Keeping the physical order of rows based on a specific logical order can be a nightmare. When the application inserts data through batch or bulk loads it may be simple to keep the physical order of rows based on a logical order (index). But normally data is inserted at different period of times, and without any order, result of online processing. It should be necessary to schedule table reorganizations on a regular basis to keep the physical order close to the logical order – I support some databases with tables measured in hundreds of gigabytes, with active data (not historical), and accessed 24x7x365 – reorganization is not feasible.

 

Concerning other access paths (for example, T2 was reorganized by PER_ID, but it has several other indexes used to satisfy different queries), the reorganization approach might decrease the table access efficiency thru other indexes.

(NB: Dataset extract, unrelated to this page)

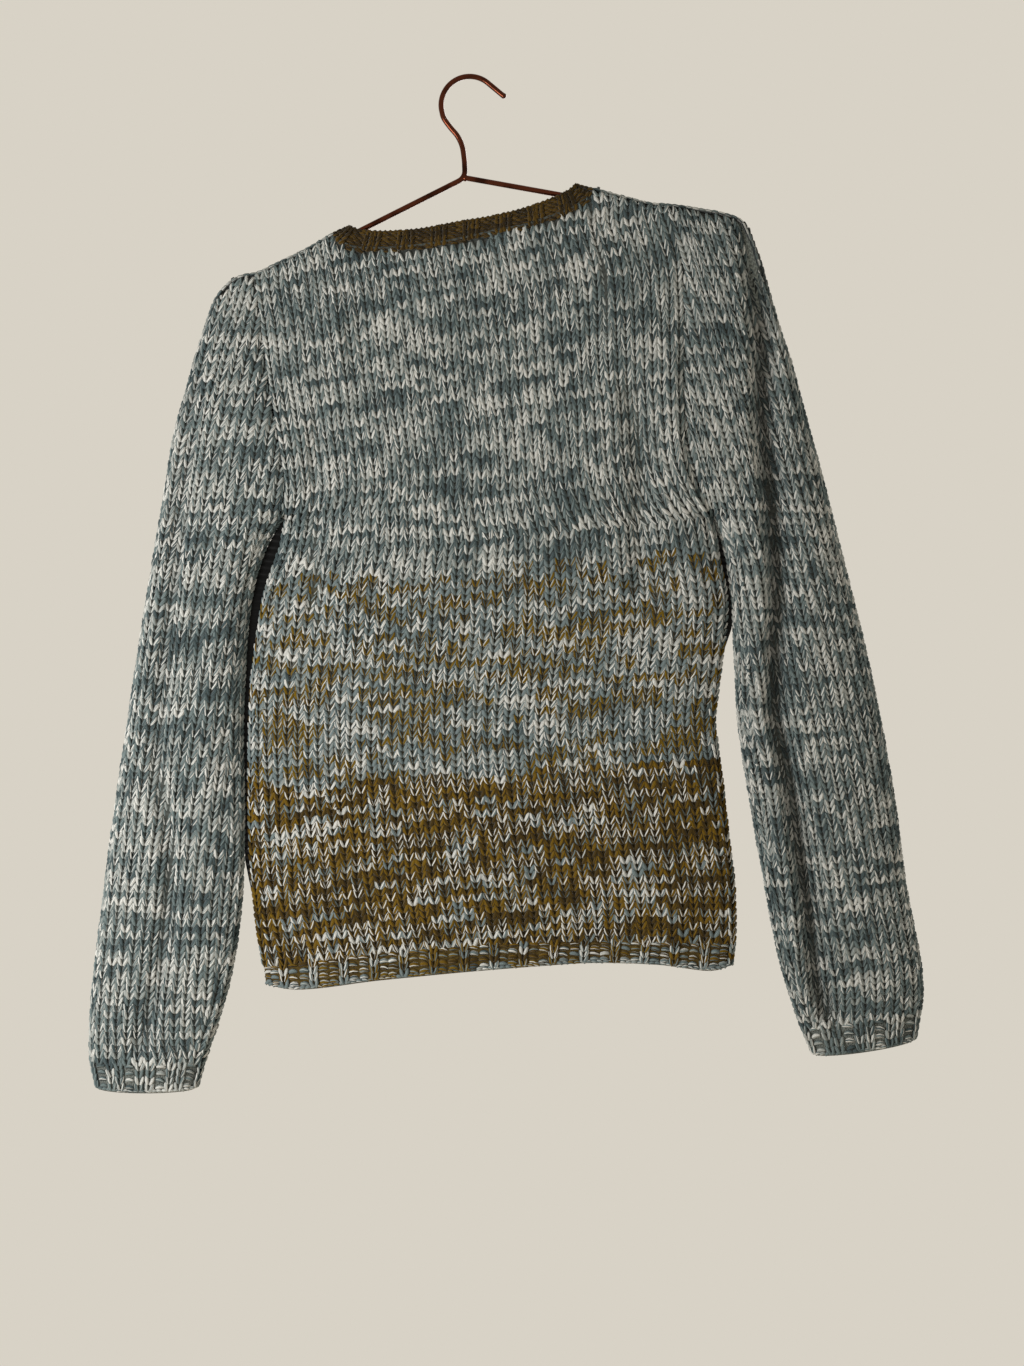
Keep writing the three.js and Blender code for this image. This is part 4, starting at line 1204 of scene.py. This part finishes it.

In this specific case of table T2, where the data was spread over thousands of blocks, the reorganization concentrated the rows in just few hundreds, improving all access paths.

 

Besides, this is a RAC database (for sake of sanity I ran all tests on the same node, and yes, I used the Test environment :o), therefore by using the reorganization approach there is a good chance to increase the interconnect traffic, as the rows will be grouped into fewer (hot) blocks.

 

Bottom line is there is no magic - bad design or a design that does not reflect easily the business requirements will cost money to fix, either for reengineering the application, or for acquiring powerful hardware.